Love for the Indian is a yardstick of revolutionary commitment and Soto y Gama claimed that when the revolution broke out, he had headed for the hills and lived like an Indian. Thundered Obregón: “Sr. Soto y Gama should know that he is talking to a pure Mayo Indian, one who knows their language and can make speeches in it.” Obregón’s Indian affiliation was more sentimental and rhetorical than ethnic. He had lived among the Mayos, he knew their language, he fought for their rights, but he was actually descended from a family whose original name was O’Brien.


Putting leaders aside for a moment, there are amazing similarities between the Zapatista movement of the teens and its successor of the nineties. Both flourished in a State with high mountains, great natural riches, and an exploited underclass that benefited little from this wealth. Both Zapatista regions – Morelos and Chiapas – had an entrenched economic oligarchy that violently resisted attempts at reform.

In Morelos it was the owners of sugar cane plantations. In Chiapas it is the cattle raisers. In both cases Mexico has presidents who considered themselves progressives but were condemned by the Zapatistas as prophets of too little and too late.
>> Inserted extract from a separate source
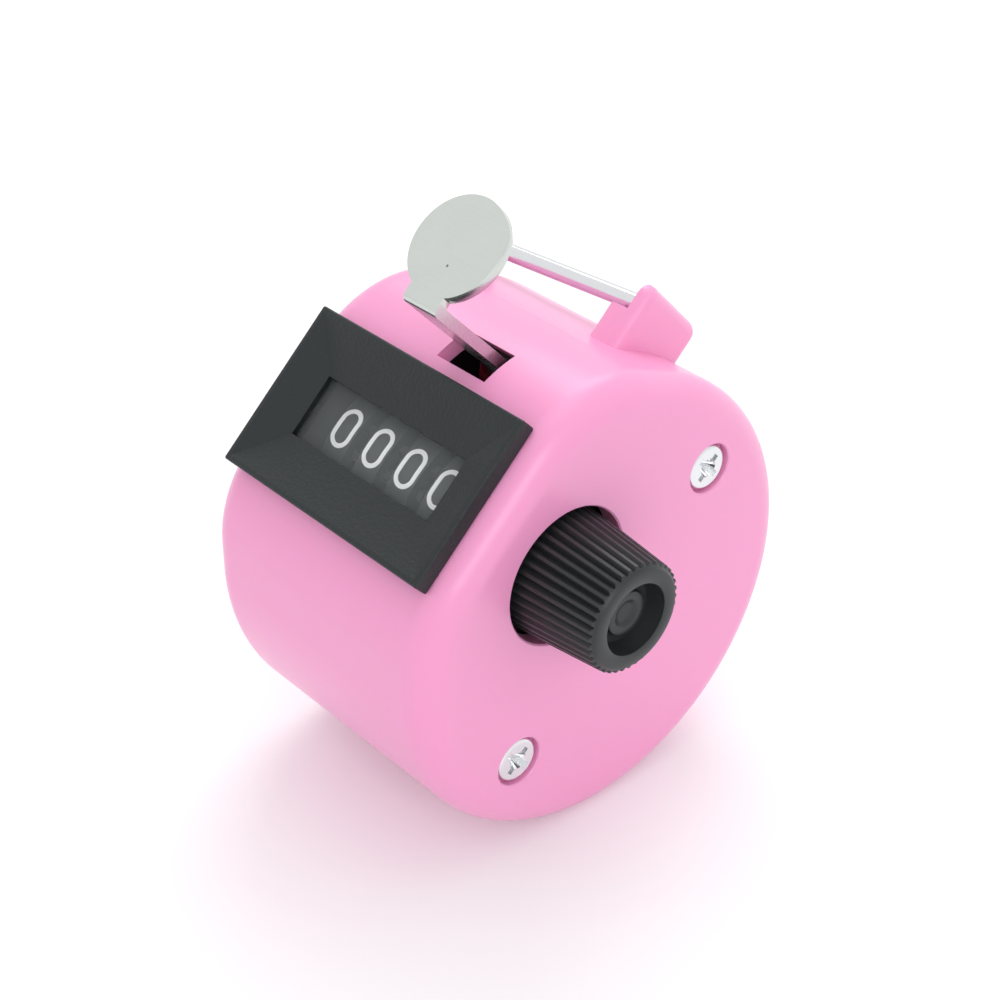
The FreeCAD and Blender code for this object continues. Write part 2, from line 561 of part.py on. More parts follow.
def number_wheel(index, label):
    """Wheel with a figure band, a carry gear on its right and a carry segment on its left."""
    middle = f"(dims.bezel_offset + ({index} - 1.5) * dims.wheel_pitch)"
    low, high = f"({middle} - dims.wheel_rim / 2)", f"({middle} + dims.wheel_rim / 2)"
    pieces = [rod(low, high, "dims.wheel_radius", name="figure_band")]
    ends = [low, high]
    if index < 3:
        pieces.append(toothed_ring(high, f"{high} + dims.gear_face", GEAR_TEETH, GEAR_PITCH_RADIUS,
                                   AXLE_V, AXLE_W))
        ends[1] = f"({high} + dims.gear_face)"
    if index > 0:
        ends[0] = f"({low} - dims.carry_face)"
        pieces.append(toothed_ring(ends[0], low, GEAR_TEETH, GEAR_PITCH_RADIUS, AXLE_V, AXLE_W, 2, "carry"))
    bore = rod(f"{ends[0]} - 1", f"{ends[1]} + 1", "dims.shaft_radius + dims.run_gap", name="bore")
    return node(cut(fuse(pieces, f"{label}_solid") if len(pieces) > 1 else pieces[0], [bore], label), label)


def ratchet_wheel():
    """Ten-tooth ratchet beside the units wheel."""
    tip, root = number("dims.ratchet_tip"), number("dims.ratchet_root")
    corners = []
    for tooth in range(10):
        angle = math.radians(162 + 36 * tooth)
        corners += [(root, angle), (tip, angle)]
    points = [(f"{AXLE_V} + {r * math.cos(a)}", f"{AXLE_W} + {r * math.sin(a)}") for r, a in corners]
    disc = outline_plate(f"{RATCHET_IN} - {RATCHET_GAP}", RATCHET_OUT, points, "ratchet_disc")
    bore = rod(0, THROUGH, "dims.shaft_radius + dims.run_gap", name="ratchet_bore")
    return node(cut(disc, [bore], "ratchet"), "ratchet_wheel")


def carry_pinion(index, label):
    """Eight-tooth pinion between two wheels."""
    middle = f"(dims.bezel_offset + ({index} - 1) * dims.wheel_pitch)"
    low, high = f"({middle} - dims.pinion_face / 2)", f"({middle} + dims.pinion_face / 2)"
    gear = toothed_ring(low, high, PINION_TEETH, PINION_PITCH_RADIUS, PINION_V, PINION_W, None, "pinion")
    bore = rod(f"{low} - 1", f"{high} + 1", "dims.pinion_pin_radius + dims.run_gap", PINION_V, PINION_W)
    return node(cut(gear, [bore], label), label)


def collar(x0, x1, wall, label):
    """Ring on the reset shaft."""
    ring = rod(x0, x1, f"dims.shaft_radius + {wall}", name="collar")
    bore = rod(f"{x0} - 1", f"{x1} + 1", "dims.shaft_radius", name="bore")
    return node(cut(ring, [bore], label), label)


# ---------------------------------------------------------------- reset knob
def reset_knob():
    """Tapered knob with fine ribs, a dished end and a round centre boss."""
    base_x, end_x = f"({END_INSIDE} - dims.knob_sink)", f"({END} + dims.knob_reach)"
    ribs = int(number("dims.knob_ribs"))
    v, w, rib = number(AXLE_V), number(AXLE_W), number("dims.knob_rib")
    sections = []
    for x, radius in ((base_x, "dims.knob_base_radius"), (end_x, "dims.knob_end_radius")):
        crest = number(radius)
        points = []
        for rib_index in range(ribs):
            angle = 2 * math.pi * rib_index / ribs
            for share, r in ((-0.42, crest - rib), (-0.2, crest), (0.2, crest), (0.42, crest - rib)):
                turn = angle + share * 2 * math.pi / ribs
                points.append(FreeCAD.Vector(number(x), v + r * math.cos(turn), w + r * math.sin(turn)))
        sections.append(Part.makePolygon(points + points[:1]))
    grip = doc.addObject("Part::Feature", "grip")
    grip.Shape = Part.makeLoft(sections, True, True)
    floor, boss_end = f"({end_x} - dims.knob_recess)", f"({end_x} - dims.knob_boss_drop)"
    recess = rod(floor, f"{end_x} + 1", "dims.knob_recess_radius", name="end_recess")
    dimple = cone(f"{boss_end} - dims.knob_dimple", boss_end, 0.5, "dims.knob_dimple_radius", name="dimple")
    boss = cut(rod(floor, boss_end, "dims.knob_boss_radius", name="end_boss"), [dimple], "boss_cut")
    bore = rod(f"{base_x} - 1", SHAFT_END, "dims.shaft_radius", name="knob_bore")
    return node(fuse([cut(grip, [recess, bore], "grip_cut"), boss], "knob"), "reset_knob")


# ---------------------------------------------------------------- thumb lever and its drive
def near_pawl_pin(v, w):
    """Place given from the pawl pin."""
    return f"dims.pawl_pin_v + {v}", f"dims.pawl_pin_w + {w}"


def thumb_lever():
    """Bent steel lever: thumb pad, strip through the slot, web, two cheeks and a drive arm."""
    x, half = "dims.lever_offset", "(dims.lever_width / 2)"
    top, bottom = "dims.pad_height", "(dims.pad_height - dims.lever_thick)"
    front, back = "(dims.lever_back - dims.lever_thick)", "dims.lever_back"
    pad = doc.addObject("Part::Cylinder", "pad")
    bind(pad, Radius="dims.pad_radius", Height="dims.lever_thick")
    move(pad, x, "dims.pad_reach", bottom)
    neck = block(f"{x} - {half}", f"{x} + {half}", front, "dims.pad_reach", bottom, top, "neck")
    web_low = "(dims.pivot_w + 1.5)"
    strip = block(f"{x} - {half}", f"{x} + {half}", front, back, web_low, top, "strip")
    web = block(f"{x} - {half}", CHEEK_OUT, front, back, web_low, "(dims.pivot_w + 5.6)", "web")
    ear = [("dims.pivot_v - 2.9", "dims.pivot_w + 1.5"), ("dims.pivot_v - 2.1", "dims.pivot_w - 1.6"),
           ("dims.pivot_v + 1.6", "dims.pivot_w - 1.9"), ("dims.pivot_v + 2.2", "dims.pivot_w + 1.4"),
           (back, "dims.pivot_w + 5.6"), (front, "dims.pivot_w + 5.6")]
    left = outline_plate(f"{x} - {half}", f"{x} - {half} + dims.cheek", ear, "left_cheek")
    right = outline_plate(CHEEK_IN, CHEEK_OUT, ear, "right_cheek")
    reach = [("dims.pivot_v - 2.6", "dims.pivot_w + 1.6"), (f"{back} - 0.4", "dims.pivot_w + 5.6"),
             near_pawl_pin(6, 1.1), near_pawl_pin(-1, 1.3), near_pawl_pin(-1.4, -0.9), near_pawl_pin(6, -1.6)]
    arm = outline_plate(CHEEK_IN, CHEEK_OUT, reach, "drive_arm")
    bore = rod("-1", THROUGH, "dims.pivot_radius + dims.run_gap", "dims.pivot_v", "dims.pivot_w")
    pin_hole = rod("1", THROUGH, "dims.pawl_pin_radius", "dims.pawl_pin_v", "dims.pawl_pin_w")
    solid = fuse([pad, neck, strip, web, left, right, arm], "lever_solid")
    return node(cut(solid, [bore, pin_hole], "lever"), "thumb_lever")


def drive_pawl():
    """Hooked pawl that pushes one ratchet tooth at each press."""
    def near_axle(radius, degrees):
        angle = math.radians(degrees)
        return f"{AXLE_V} + {radius * math.cos(angle)}", f"{AXLE_W} + {radius * math.sin(angle)}"

    corners = [near_axle(4.0, 158.0), near_axle(5.7, 158.0), near_pawl_pin(-1.2, -0.4),
               near_pawl_pin(-0.8, 1.0), near_pawl_pin(0.9, 0.9), near_pawl_pin(1.1, -1.2),
               near_axle(5.2, 145.0)]
    bore = rod(0, THROUGH, "dims.pawl_pin_radius + dims.run_gap", "dims.pawl_pin_v", "dims.pawl_pin_w")
    blank = outline_plate(RATCHET_IN, RATCHET_OUT, corners, "pawl_blank")
    return node(cut(blank, [bore], "pawl"), "drive_pawl")


def lever_spring():
    """Torsion spring round the lever pivot."""
    low = number("dims.lever_offset - dims.lever_width / 2 + dims.cheek + 2 * dims.spring_wire")
    high = number(f"{CHEEK_IN} - 1.4")
    helix = doc.addObject("Part::Helix", "coil_path")
    helix.Pitch = (high - low) / number("dims.spring_turns")
    helix.Height = high - low
    helix.Radius = number("dims.spring_coil")
    middle = FreeCAD.Vector(low, number("dims.pivot_v"), number("dims.pivot_w"))
    helix.Placement = FreeCAD.Placement(middle, FreeCAD.Rotation(FreeCAD.Vector(0, 1, 0), 90))
    ring = doc.addObject("Part::Circle", "wire_section")
    ring.Radius = number("dims.spring_wire")
    doc.recompute()
    start = helix.Shape.Edges[0].valueAt(helix.Shape.Edges[0].FirstParameter)
    along = helix.Shape.Edges[0].tangentAt(helix.Shape.Edges[0].FirstParameter)
    ring.Placement = FreeCAD.Placement(start, FreeCAD.Rotation(FreeCAD.Vector(0, 0, 1), along))
    coil_sweep = doc.addObject("Part::Sweep", "coil")
    coil_sweep.Sections = [ring]
    coil_sweep.Spine = (helix, ["Edge1"])
    coil_sweep.Solid = True
    coil_sweep.Frenet = True
    return node(coil_sweep, "lever_spring")


def retaining_spring():
    """Leaf spring on the right plate that keeps the ratchet from turning back."""
    tip = "(dims.ratchet_tip + 0.25)"
    near, low = f"{AXLE_V} + {tip}", f"{AXLE_W} - 14.3"
    foot = block(RATCHET_IN, PLATE_IN, f"{near} - 0.3", f"{near} + 0.1", low, f"{low} + 2", "spring_foot")
    leaf = block(RATCHET_IN, RATCHET_OUT, near, f"{near} + 0.3", low, f"{AXLE_W} + 1", "leaf")
    return node(fuse([foot, leaf], "retaining"), "retaining_spring")


# ---------------------------------------------------------------- assembly
case_shell()
end_cover()
case_screws()
bezel()
window_lens()
node(strap_rod("bar"), "strap_bar")
side_plate(-1, "side_plate_left")
side_plate(1, "side_plate_right")
frame_posts()
for place, wheel in enumerate(WHEELS):
    number_wheel(place, wheel)
ratchet_wheel()
for place, pinion in enumerate(["carry_pinion_thousands", "carry_pinion_hundreds", "carry_pinion_tens"]):
    carry_pinion(place, pinion)
pinion_pin = rod("-dims.plate_reach", "dims.plate_reach", "dims.pinion_pin_radius", PINION_V, PINION_W)
node(pinion_pin, "pinion_shaft")
node(rod("-dims.plate_reach - 1.4", SHAFT_END, "dims.shaft_radius", name="shaft"), "reset_shaft")
collar("-dims.plate_reach - 0.9", "-dims.plate_reach - 0.3", 1.1, "shaft_clip")
collar(f"-{PLATE_IN} + 0.1", "dims.bezel_offset - 1.5 * dims.wheel_pitch - dims.wheel_rim / 2 - 0.1",
       "dims.collar_wall", "spacer_left")
collar(f"{RATCHET_OUT} + 0.1", f"{PLATE_IN} - 0.1", "dims.collar_wall", "spacer_right")
reset_knob()
thumb_lever()
pivot = rod("-dims.plate_reach", "dims.plate_reach", "dims.pivot_radius", "dims.pivot_v", "dims.pivot_w")
node(pivot, "lever_pivot")
rivet = rod(f"{RATCHET_IN} - 0.1", CHEEK_OUT, "dims.pawl_pin_radius", "dims.pawl_pin_v", "dims.pawl_pin_w")
node(rivet, "pawl_pin")
drive_pawl()
lever_spring()
retaining_spring()
doc.recompute()

failed = [obj.Label for obj in doc.Objects if {"Invalid", "Error"} & set(obj.State)]
if failed:
    raise RuntimeError(f"not built: {failed}")
for label, obj in parts.items():
    shape = obj.Shape
    if shape.isNull() or not shape.isValid() or not shape.Solids:
        raise RuntimeError(f"bad shape: {label}")
os.makedirs("parts", exist_ok=True)
for label, obj in parts.items():
    obj.Shape.exportStep(f"parts/{label}.step")
    box = obj.Shape.BoundBox
    print(f"{label}: {obj.Shape.Volume:.1f} mm3, {len(obj.Shape.Solids)} solids, "
          f"{box.XLength:.1f} x {box.YLength:.1f} x {box.ZLength:.1f}")
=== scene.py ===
import math

import bmesh
import bpy
from mathutils import Matrix, Vector


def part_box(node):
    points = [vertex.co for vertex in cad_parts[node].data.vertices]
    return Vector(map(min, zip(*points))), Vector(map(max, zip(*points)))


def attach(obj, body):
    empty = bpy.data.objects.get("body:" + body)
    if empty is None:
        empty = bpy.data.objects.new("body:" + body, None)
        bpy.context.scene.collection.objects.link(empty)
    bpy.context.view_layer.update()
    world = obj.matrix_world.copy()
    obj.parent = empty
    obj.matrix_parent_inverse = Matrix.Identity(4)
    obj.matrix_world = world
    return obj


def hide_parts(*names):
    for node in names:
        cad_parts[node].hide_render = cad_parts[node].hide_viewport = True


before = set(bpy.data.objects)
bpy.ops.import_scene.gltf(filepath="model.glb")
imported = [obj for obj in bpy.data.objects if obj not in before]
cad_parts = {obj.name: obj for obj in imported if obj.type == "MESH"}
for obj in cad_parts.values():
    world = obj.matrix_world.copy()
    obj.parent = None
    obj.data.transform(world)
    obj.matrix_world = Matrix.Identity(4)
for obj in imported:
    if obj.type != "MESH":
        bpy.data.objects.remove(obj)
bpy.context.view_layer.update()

# Hand tally counter: looks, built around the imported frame.
# Pieces are modelled in millimetres with the display face level: X across the case, Y (called v) up the
# face, Z (called w) out of it, origin on the drum axis. LEAN then leans them back and sets them in metres.

# ------------------------------------------------------------------ sizes (mm, in the level frame)
TILT = math.radians(42.7)
OVERCUT = 1.0            # how far a cutting block passes the face it opens

# case
DRUM_RADIUS = 23.6
FACE = 22.5              # display face above the drum axis
CORNER = 13.5            # radius of the corners beside the display face
HALF_FLAT = 6.3          # half the flat part of the display face
RISE = 0.9               # middle of the display up the face
HALF_WIDTH = 16.1
RIM_ROUND = 3.2
WALL = 1.8
END_WALL = 2.2
STANDING_CUT = 0.5       # depth of the narrow flat that the case stands on
STANDING_HALF = 12.0     # half the breadth of its cutting block
STANDING_DEPTH = 30.0    # underside of its cutting block
OPENING_MARGIN = 1.9     # display opening beyond the window
OPENING_FLOOR = 10.0
SLOT_HALF = 3.25
SLOT_FRONT = 10.9
SLOT_BACK = 14.5
SLOT_FLOOR = 15.0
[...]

Just as Zapata became the first rebel to take the field against Madero, so did Marcos against Salinas de Gortari.

Another interesting similarity involves limits of power. Where Zapata was militarily invincible in his Morelos fiefdom, where he knew every tree and rock, he was unable to extend his authority outside this relatively small area. Marcos today is master of large parts of Chiapas. Yet, if fighting were to resume, it is highly unlikely that he could break out of his heartland in the Lacandon sierra.

Returning to individual leaders, Zapata was an uneducated but intelligent chieftain who has the wisdom to import a brain trust to guide him in areas where he was uninformed. Marcos, who is both intelligent and educated, functions as his own brain trust.